Short exercise => Report every line in the listing that contains the string "bodies".

- - - - -

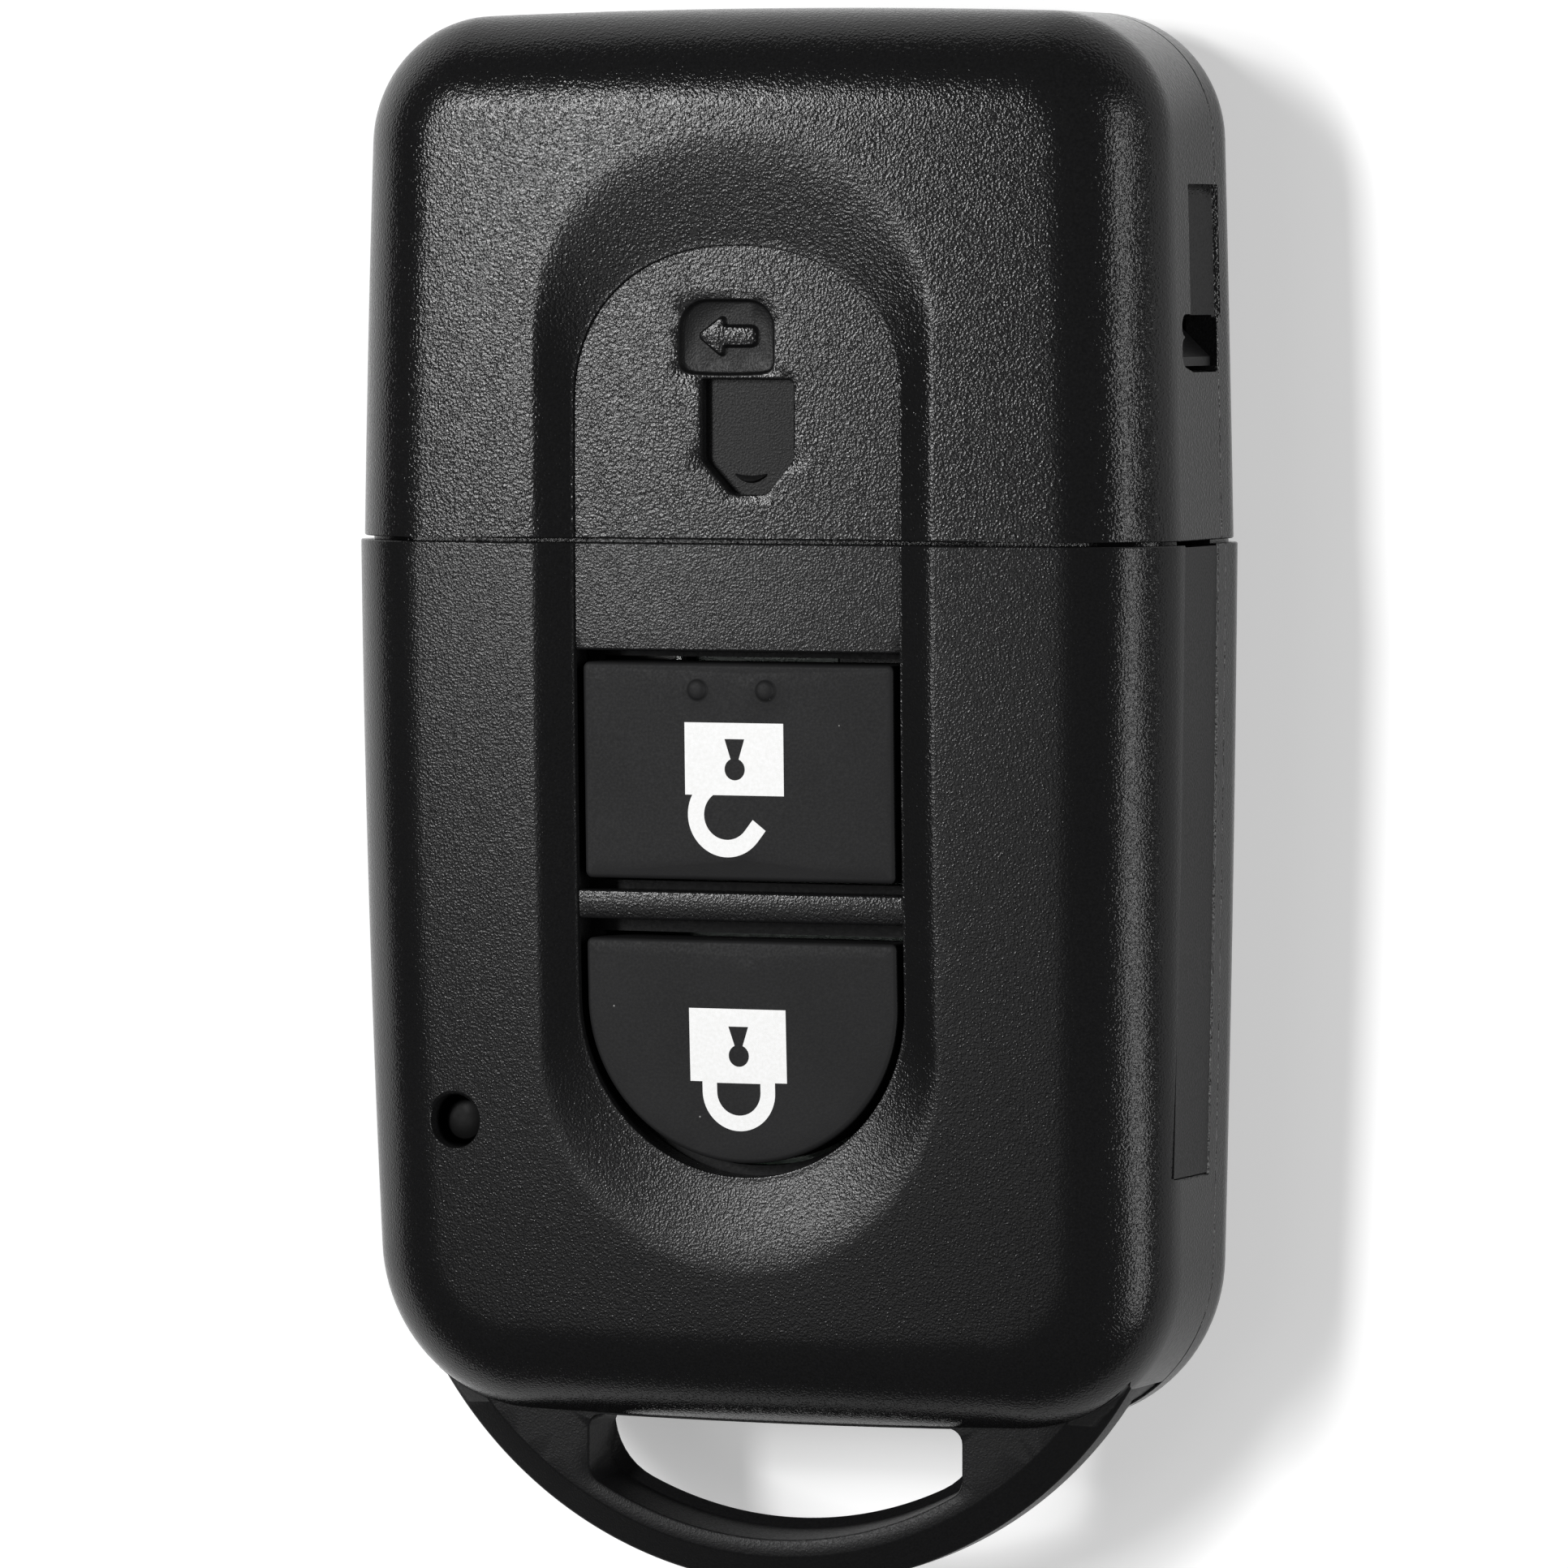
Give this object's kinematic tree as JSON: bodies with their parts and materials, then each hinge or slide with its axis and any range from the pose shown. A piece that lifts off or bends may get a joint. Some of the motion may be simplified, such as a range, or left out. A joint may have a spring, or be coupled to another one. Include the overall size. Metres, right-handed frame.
{
  "type": "key fob shell",
  "caption": "Car key fob with silicone lock and unlock keys, a ring loop and a pull-off cap that carries an emergency key blade, freed by a sliding catch.",
  "frame": {"origin": "middle of the bounding box's bottom face, on the flat rear face that the fob rests on", "axes": "+Z out of the front face, +Y along the fob to the cap's end, +X to the side with the latch bar"},
  "size_m": [0.0398, 0.0708, 0.0138],
  "materials": {
    "textured_shell": "black ABS with a fine spark-eroded grain",
    "satin_plastic": "black acetal, satin",
    "key_silicone": "dark grey silicone, matte",
    "component_black": "black moulding compound",
    "board_green": "green solder mask",
    "lens_plastic": "smoked clear plastic",
    "steel_can": "plain steel",
    "blade_nickel": "nickel-plated brass, satin"
  },
  "bodies": {
    "body": {"body_front_shell": "textured_shell", "body_rear_shell": "textured_shell", "chassis": "satin_plastic", "latch_bar": "satin_plastic", "keypad_web": "key_silicone", "unlock_switch": "component_black", "lock_switch": "component_black", "circuit_board": "board_green", "status_led": "lens_plastic", "led_lens": "lens_plastic", "control_chip": "component_black", "crystal_can": "steel_can", "antenna_coil": "component_black", "coin_cell": "steel_can", "contact_positive": "steel_can", "contact_negative": "steel_can"},
    "cap": {"cap_front_shell": "textured_shell", "cap_rear_shell": "textured_shell", "key_blade": "blade_nickel", "blade_pin": "steel_can", "slider_spring": "steel_can"},
    "slider": {"lock_slider": "satin_plastic"},
    "unlock": {"unlock_key": "key_silicone", "unlock_plunger": "component_black"},
    "lock": {"lock_key": "key_silicone", "lock_plunger": "component_black"}
  },
  "joints": [
    {"name": "cap_slide", "type": "slide", "parent": "body", "child": "cap", "axis": [0, 1, 0], "range_m": [0, 0.046], "deforming": ["latch_bar"]},
    {"name": "lock_slide", "type": "slide", "parent": "cap", "child": "slider", "axis": [-1, 0, 0], "range_m": [0, 0.0015], "stiffness_N_per_m": 200, "springref_m": -0.0005, "deforming": ["slider_spring"]},
    {"name": "unlock_press", "type": "slide", "parent": "body", "child": "unlock", "axis": [0, 0, -1], "range_m": [0, 0.0004], "stiffness_N_per_m": 400},
    {"name": "lock_press", "type": "slide", "parent": "body", "child": "lock", "axis": [0, 0, -1], "range_m": [0, 0.0004], "stiffness_N_per_m": 400}
  ]
}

- - - - -

In response =>
Give this object's kinematic tree as JSON: bodies with their parts and materials, then each hinge or slide with its axis and any range from the pose shown. A piece that lifts off or bends may get a joint. Some of the motion may be simplified, such as a range, or left out. A joint may have a spring, or be coupled to another one. Include the overall size. Metres, right-handed frame.
  "bodies": {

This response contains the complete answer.